Malaysia is the second largest producer of palm oil in the world after Indonesia, and exports more than 17 million mt of palm oil a year. In 2020, it exported 12.95 million mt of processed palm oil (PPO) and 4.42 million mt of CPO.
Crude palm oil is naturally reddish in color and must be refined by palm oil millers to make PPO, used commonly for cooking purposes and food products.
Since December, Indonesia has initiated a progressive export levy system based on crude palm oil's market price to fund its internal biodiesel program. Currently, Indonesia charges an export duty of $116/mt along with $255/mt in export levy, which amounts to $371 on every metric ton of crude palm oil.
Meanwhile, Malaysia charges an 8% export tax on CPO, which amounts to $84/mt.
Indian imports set to rise
With Malaysia's palm oil stocks expected to see a slight decline in 2021 from 2020 levels, Indian traders remain more concerned about availability of stocks and are less worried of the price spread between Indonesian and Malaysian CPO prices, Anil Kumar Bagani, research head of Indian vegetable oil broking company Sunvin Group, told S&P Global Platts.
MPOC forecast the benchmark crude palm oil contract to average MR3,846/mt, ($928.43/mt), reaching a low of MR3,502/mt and a high of MR4,190/mt on the Bursa Malaysia exchange during the second quarter of 2021.
The industry body said prices are expected to remain firm for Q1 and Q2 on concerns of supply limitations due to heavy rains in January-February.
Platts assessed the crude palm oil contract, FOB Indonesia, at $1,050/mt, while the CFR West Coast India contract was assessed at $1,052.50/mt on April 1.
"While the price difference is an issue, as Malaysia has very tight palm oil stocks, mainly CPO, the sellers are not offering at discount, instead they are going for neck-to-neck to Indonesia pricing," Bagani said, adding that Malaysia- and Indonesia-origin CPO for India on a C&F basis was almost equal.

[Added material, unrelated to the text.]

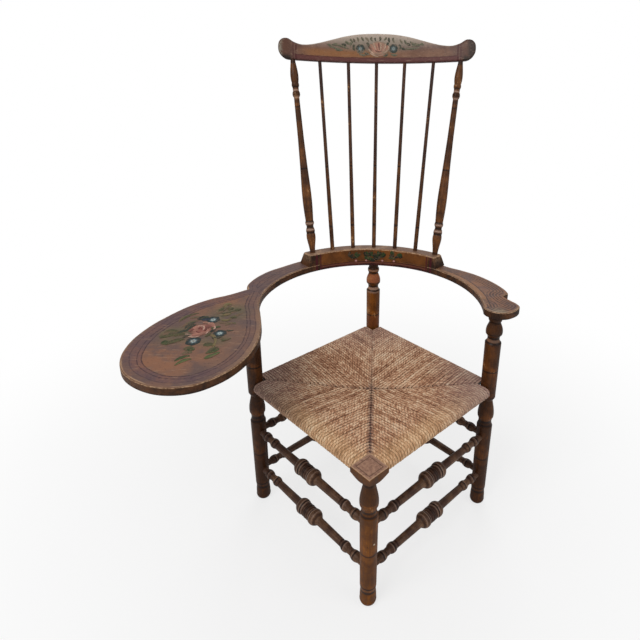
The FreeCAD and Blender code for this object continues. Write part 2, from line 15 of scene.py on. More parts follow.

India is the world's largest palm oil importer and buys around 7 million-8 million mt of it every year to meet its domestic demand. Most of that demand is met by Indonesian suppliers.
However, Malaysian palm oil's share in India is expected to rise to 3 million mt in 2021, according to the MPOC.
In 2020, India imported 7.21 million mt of palm oil, of which 2.75 million mt was supplied by Malaysia.
"In 2020-21, India palm oil imports are expected to increase by 11% to 8 million mt, boosted by a gradual recovery in demand and lower inventories, which need to be replenished," Nirav Desai, managing partner at agricultural research company GGN Research, said in the seminar.
Bagani projected a similar import estimate of 8 million mt for 2021, of which 3 million-3.2 million mt could come from Malaysia.